• [DATASET CONTENT]
==*==
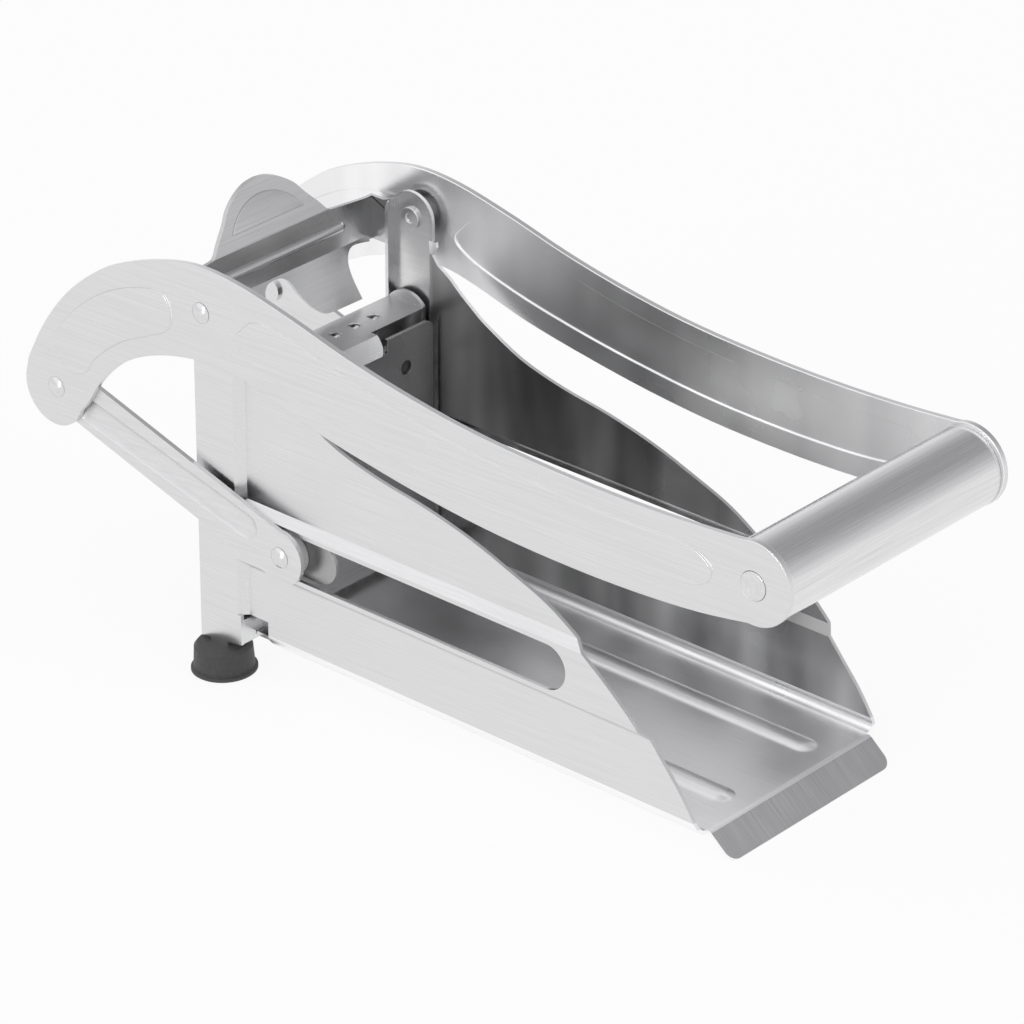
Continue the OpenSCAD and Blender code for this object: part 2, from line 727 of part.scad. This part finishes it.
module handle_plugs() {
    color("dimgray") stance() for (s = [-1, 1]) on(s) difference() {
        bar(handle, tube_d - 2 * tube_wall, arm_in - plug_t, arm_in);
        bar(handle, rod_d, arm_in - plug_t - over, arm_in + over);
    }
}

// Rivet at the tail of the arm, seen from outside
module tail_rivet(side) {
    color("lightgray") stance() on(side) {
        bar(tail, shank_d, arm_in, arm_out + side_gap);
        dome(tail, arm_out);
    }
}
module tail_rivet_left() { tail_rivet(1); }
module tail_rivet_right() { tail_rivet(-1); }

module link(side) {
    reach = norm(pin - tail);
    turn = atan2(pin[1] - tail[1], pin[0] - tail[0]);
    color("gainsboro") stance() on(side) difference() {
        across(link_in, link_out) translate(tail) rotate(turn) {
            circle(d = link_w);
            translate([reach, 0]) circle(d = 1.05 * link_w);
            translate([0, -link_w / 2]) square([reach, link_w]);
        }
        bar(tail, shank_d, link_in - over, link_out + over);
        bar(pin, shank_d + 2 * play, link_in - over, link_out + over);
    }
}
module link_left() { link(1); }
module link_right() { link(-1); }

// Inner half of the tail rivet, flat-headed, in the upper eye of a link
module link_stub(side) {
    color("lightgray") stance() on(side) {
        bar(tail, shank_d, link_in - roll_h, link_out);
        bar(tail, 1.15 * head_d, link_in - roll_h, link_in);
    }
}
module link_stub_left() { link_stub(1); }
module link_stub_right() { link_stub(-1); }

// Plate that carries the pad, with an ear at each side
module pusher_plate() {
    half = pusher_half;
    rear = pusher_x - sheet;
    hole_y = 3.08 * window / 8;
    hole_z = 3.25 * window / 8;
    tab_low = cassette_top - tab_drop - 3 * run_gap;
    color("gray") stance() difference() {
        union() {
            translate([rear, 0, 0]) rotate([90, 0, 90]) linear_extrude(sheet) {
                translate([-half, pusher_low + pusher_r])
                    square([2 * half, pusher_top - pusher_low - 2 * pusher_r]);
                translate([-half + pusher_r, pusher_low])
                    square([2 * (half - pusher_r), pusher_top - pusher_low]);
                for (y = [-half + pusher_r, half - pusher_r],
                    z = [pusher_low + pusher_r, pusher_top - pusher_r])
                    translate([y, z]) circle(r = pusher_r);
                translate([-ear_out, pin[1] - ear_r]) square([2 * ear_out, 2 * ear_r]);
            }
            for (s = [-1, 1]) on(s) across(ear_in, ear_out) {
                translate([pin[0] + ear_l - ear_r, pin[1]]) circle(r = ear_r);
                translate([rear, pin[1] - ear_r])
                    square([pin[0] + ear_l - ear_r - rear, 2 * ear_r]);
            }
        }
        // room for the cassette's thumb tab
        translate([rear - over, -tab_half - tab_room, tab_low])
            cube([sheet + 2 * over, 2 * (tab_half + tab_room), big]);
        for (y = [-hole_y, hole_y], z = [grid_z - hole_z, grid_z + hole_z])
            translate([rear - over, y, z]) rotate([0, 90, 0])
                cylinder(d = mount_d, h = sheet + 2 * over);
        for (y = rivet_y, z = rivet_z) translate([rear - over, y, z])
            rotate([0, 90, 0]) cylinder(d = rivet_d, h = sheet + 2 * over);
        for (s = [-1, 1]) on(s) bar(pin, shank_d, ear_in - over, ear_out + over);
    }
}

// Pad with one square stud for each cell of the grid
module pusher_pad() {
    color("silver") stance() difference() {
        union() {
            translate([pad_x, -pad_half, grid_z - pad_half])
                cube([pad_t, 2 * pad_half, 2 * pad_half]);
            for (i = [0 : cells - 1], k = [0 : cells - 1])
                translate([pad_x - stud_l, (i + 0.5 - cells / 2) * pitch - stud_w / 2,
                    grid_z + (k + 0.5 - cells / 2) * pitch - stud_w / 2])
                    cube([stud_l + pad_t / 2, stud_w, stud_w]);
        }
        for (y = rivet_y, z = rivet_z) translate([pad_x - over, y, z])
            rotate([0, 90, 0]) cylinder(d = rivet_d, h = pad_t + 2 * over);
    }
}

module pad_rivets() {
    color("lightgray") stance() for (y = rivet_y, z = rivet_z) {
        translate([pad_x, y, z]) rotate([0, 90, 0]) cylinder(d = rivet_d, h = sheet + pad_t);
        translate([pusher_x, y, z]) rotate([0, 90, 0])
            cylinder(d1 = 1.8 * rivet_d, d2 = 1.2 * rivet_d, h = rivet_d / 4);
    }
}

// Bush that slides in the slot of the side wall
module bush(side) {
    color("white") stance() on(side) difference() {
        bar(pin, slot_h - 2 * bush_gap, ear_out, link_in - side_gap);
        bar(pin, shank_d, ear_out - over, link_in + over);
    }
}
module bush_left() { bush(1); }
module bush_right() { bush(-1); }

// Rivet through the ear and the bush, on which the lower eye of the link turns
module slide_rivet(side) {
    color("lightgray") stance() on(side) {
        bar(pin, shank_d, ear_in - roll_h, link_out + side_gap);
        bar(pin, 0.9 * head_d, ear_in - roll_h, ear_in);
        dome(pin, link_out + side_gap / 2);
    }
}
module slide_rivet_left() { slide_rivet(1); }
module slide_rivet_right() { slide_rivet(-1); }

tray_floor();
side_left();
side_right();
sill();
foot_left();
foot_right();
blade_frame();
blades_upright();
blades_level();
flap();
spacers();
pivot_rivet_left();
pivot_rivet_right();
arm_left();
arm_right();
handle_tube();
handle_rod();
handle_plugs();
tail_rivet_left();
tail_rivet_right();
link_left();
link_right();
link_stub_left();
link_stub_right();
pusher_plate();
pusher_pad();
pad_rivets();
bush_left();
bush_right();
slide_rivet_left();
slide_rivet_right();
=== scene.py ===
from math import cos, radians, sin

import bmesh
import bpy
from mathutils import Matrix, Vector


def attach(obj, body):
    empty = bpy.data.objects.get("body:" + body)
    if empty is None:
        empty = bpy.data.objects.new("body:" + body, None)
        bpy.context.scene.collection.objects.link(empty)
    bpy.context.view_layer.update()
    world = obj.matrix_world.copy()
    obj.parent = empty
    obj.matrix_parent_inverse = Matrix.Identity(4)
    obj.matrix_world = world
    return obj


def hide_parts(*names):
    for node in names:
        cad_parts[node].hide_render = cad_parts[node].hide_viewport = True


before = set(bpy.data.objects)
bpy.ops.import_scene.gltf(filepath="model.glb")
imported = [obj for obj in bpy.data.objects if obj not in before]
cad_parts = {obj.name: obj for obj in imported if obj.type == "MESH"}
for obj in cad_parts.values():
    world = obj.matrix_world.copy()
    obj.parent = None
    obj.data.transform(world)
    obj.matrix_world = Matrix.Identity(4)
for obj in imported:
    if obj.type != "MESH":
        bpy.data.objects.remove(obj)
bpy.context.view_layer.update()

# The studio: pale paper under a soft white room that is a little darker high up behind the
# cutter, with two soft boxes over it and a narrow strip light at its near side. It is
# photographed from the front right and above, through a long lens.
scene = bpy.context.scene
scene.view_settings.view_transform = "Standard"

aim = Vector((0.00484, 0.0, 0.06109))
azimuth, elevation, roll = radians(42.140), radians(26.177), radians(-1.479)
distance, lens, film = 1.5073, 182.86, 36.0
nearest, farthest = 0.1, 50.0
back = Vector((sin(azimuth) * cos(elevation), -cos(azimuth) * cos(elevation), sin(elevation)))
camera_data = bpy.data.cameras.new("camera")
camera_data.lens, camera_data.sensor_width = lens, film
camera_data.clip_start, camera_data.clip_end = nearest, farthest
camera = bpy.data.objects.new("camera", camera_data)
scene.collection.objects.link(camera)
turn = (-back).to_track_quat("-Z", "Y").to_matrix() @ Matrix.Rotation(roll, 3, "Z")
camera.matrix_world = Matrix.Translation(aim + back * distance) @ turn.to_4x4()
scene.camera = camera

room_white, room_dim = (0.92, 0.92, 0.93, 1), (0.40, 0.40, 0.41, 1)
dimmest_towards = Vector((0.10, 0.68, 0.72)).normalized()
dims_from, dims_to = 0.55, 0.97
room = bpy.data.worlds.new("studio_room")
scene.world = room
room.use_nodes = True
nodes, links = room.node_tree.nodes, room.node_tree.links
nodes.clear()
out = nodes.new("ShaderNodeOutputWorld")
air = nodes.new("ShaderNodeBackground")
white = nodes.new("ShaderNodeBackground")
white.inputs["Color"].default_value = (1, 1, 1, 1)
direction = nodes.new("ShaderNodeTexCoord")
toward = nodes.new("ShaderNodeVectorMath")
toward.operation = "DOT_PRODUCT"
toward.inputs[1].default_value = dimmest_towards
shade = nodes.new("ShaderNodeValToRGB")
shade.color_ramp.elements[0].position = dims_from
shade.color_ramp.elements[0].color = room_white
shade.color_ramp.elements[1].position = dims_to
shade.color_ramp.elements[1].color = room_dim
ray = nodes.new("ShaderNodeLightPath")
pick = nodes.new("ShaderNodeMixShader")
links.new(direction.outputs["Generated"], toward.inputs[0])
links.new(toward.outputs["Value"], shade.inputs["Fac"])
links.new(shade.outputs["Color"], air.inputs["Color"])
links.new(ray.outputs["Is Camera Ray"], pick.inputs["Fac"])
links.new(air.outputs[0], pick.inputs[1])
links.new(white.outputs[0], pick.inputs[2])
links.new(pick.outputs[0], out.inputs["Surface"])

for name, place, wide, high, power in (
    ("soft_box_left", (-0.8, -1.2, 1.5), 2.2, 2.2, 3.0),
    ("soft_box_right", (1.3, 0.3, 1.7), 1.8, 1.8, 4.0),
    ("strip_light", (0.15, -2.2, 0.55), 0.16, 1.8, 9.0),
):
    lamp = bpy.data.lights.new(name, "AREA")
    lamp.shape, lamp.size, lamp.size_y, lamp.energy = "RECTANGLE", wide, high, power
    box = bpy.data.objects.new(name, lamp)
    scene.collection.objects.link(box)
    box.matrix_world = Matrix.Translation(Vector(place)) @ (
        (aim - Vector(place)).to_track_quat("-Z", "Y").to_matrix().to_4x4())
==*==
• [PROBLEM TO WORK ON] Take each line of the material that contains the word "True" and list it.

• [THE RESULT]
        cad_parts[node].hide_render = cad_parts[node].hide_viewport = True
room.use_nodes = True